— START —

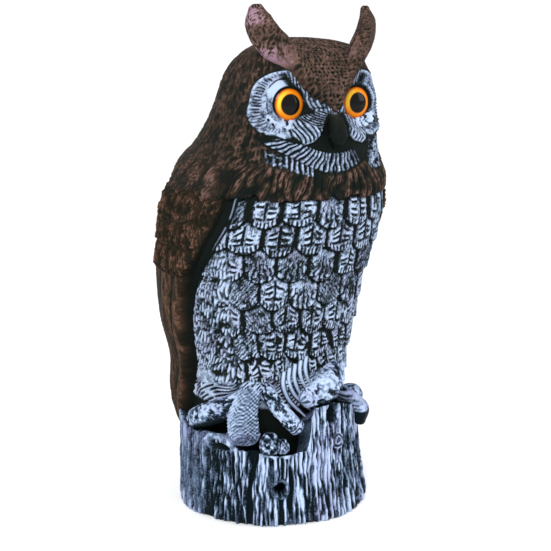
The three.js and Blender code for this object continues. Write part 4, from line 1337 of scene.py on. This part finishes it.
def lock_tree():
    tree, start = add_group("GeometryNodeTree", "hanging locks", [
        ("Guide", "Geometry"), ("Start", "Vector"), ("Step", "Vector"), ("Count", "Int"),
        ("Thickness", "Float"), ("Facing", "Vector"), ("Seed", "Int"), ("Material", "Material")])

    def node(kind, values, result, **settings):
        return add_node(tree, kind, values, **settings)[result]

    # one lock along the guide, thinner towards its tip
    line = node("GeometryNodeMeshToCurve", {"Mesh": start["Guide"]}, "Curve")
    factor = node("GeometryNodeSplineParameter", {}, "Factor")
    thin = node("ShaderNodeMath", {0: factor, 1: 3.0}, 0, operation="POWER")
    taper = node("ShaderNodeMath", {0: thin, 1: -0.6, 2: 1.0}, 0, operation="MULTIPLY_ADD")
    radius = node("ShaderNodeMath", {0: taper, 1: start["Thickness"]}, 0, operation="MULTIPLY")
    line = node("GeometryNodeSetCurveRadius", {"Curve": line, "Radius": radius}, "Curve")

    # a row of them, each of its own size, drawn from the sockets for single numbers
    places = node("GeometryNodeMeshLine", {"Count": start["Count"], "Start Location": start["Start"],
                                           "Offset": start["Step"]}, "Mesh")
    size = node("FunctionNodeRandomValue", {2: 0.92, 3: 1.06, "Seed": start["Seed"]}, 1, data_type="FLOAT")
    locks = node("GeometryNodeInstanceOnPoints", {"Points": places, "Instance": line, "Scale": size},
                 "Instances")
    locks = node("GeometryNodeRealizeInstances", {"Geometry": locks}, "Geometry")
    profile = node("GeometryNodeCurvePrimitiveCircle", {"Resolution": 14, "Radius": 1.0}, "Curve")
    mesh = node("GeometryNodeCurveToMesh", {
        "Curve": locks, "Profile Curve": profile, "Fill Caps": True,
        "Scale": node("GeometryNodeInputRadius", {}, "Radius")}, "Mesh")
    mesh = node("GeometryNodeSetShadeSmooth", {"Geometry": mesh}, "Geometry")

    # pale paint on what faces the brush
    normal = node("GeometryNodeInputNormal", {}, "Normal")
    proud = node("ShaderNodeVectorMath", {0: normal, 1: start["Facing"]}, "Value", operation="DOT_PRODUCT")
    pale = node("ShaderNodeMapRange", {"Value": proud, "From Min": 0.35, "From Max": 0.95, "To Max": 0.9},
                "Result")
    mesh = node("GeometryNodeStoreNamedAttribute", {"Geometry": mesh, "Name": "pale", "Value": pale},
                "Geometry", data_type="FLOAT", domain="POINT")
    mesh = node("GeometryNodeSetMaterial", {"Geometry": mesh, "Material": start["Material"]}, "Geometry")
    return give_out(tree, "Geometry", "Geometry",
                    node("GeometryNodeRealizeInstances", {"Geometry": mesh}, "Geometry"))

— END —

> **What the task requires**: Set down every line of the listing above again, exactly as given.

> **Output of the task**:
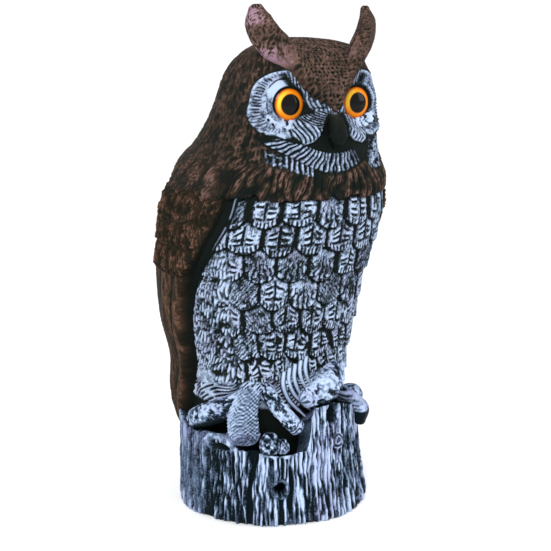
The three.js and Blender code for this object continues. Write part 4, from line 1337 of scene.py on. This part finishes it.
def lock_tree():
    tree, start = add_group("GeometryNodeTree", "hanging locks", [
        ("Guide", "Geometry"), ("Start", "Vector"), ("Step", "Vector"), ("Count", "Int"),
        ("Thickness", "Float"), ("Facing", "Vector"), ("Seed", "Int"), ("Material", "Material")])

    def node(kind, values, result, **settings):
        return add_node(tree, kind, values, **settings)[result]

    # one lock along the guide, thinner towards its tip
    line = node("GeometryNodeMeshToCurve", {"Mesh": start["Guide"]}, "Curve")
    factor = node("GeometryNodeSplineParameter", {}, "Factor")
    thin = node("ShaderNodeMath", {0: factor, 1: 3.0}, 0, operation="POWER")
    taper = node("ShaderNodeMath", {0: thin, 1: -0.6, 2: 1.0}, 0, operation="MULTIPLY_ADD")
    radius = node("ShaderNodeMath", {0: taper, 1: start["Thickness"]}, 0, operation="MULTIPLY")
    line = node("GeometryNodeSetCurveRadius", {"Curve": line, "Radius": radius}, "Curve")

    # a row of them, each of its own size, drawn from the sockets for single numbers
    places = node("GeometryNodeMeshLine", {"Count": start["Count"], "Start Location": start["Start"],
                                           "Offset": start["Step"]}, "Mesh")
    size = node("FunctionNodeRandomValue", {2: 0.92, 3: 1.06, "Seed": start["Seed"]}, 1, data_type="FLOAT")
    locks = node("GeometryNodeInstanceOnPoints", {"Points": places, "Instance": line, "Scale": size},
                 "Instances")
    locks = node("GeometryNodeRealizeInstances", {"Geometry": locks}, "Geometry")
    profile = node("GeometryNodeCurvePrimitiveCircle", {"Resolution": 14, "Radius": 1.0}, "Curve")
    mesh = node("GeometryNodeCurveToMesh", {
        "Curve": locks, "Profile Curve": profile, "Fill Caps": True,
        "Scale": node("GeometryNodeInputRadius", {}, "Radius")}, "Mesh")
    mesh = node("GeometryNodeSetShadeSmooth", {"Geometry": mesh}, "Geometry")

    # pale paint on what faces the brush
    normal = node("GeometryNodeInputNormal", {}, "Normal")
    proud = node("ShaderNodeVectorMath", {0: normal, 1: start["Facing"]}, "Value", operation="DOT_PRODUCT")
    pale = node("ShaderNodeMapRange", {"Value": proud, "From Min": 0.35, "From Max": 0.95, "To Max": 0.9},
                "Result")
    mesh = node("GeometryNodeStoreNamedAttribute", {"Geometry": mesh, "Name": "pale", "Value": pale},
                "Geometry", data_type="FLOAT", domain="POINT")
    mesh = node("GeometryNodeSetMaterial", {"Geometry": mesh, "Material": start["Material"]}, "Geometry")
    return give_out(tree, "Geometry", "Geometry",
                    node("GeometryNodeRealizeInstances", {"Geometry": mesh}, "Geometry"))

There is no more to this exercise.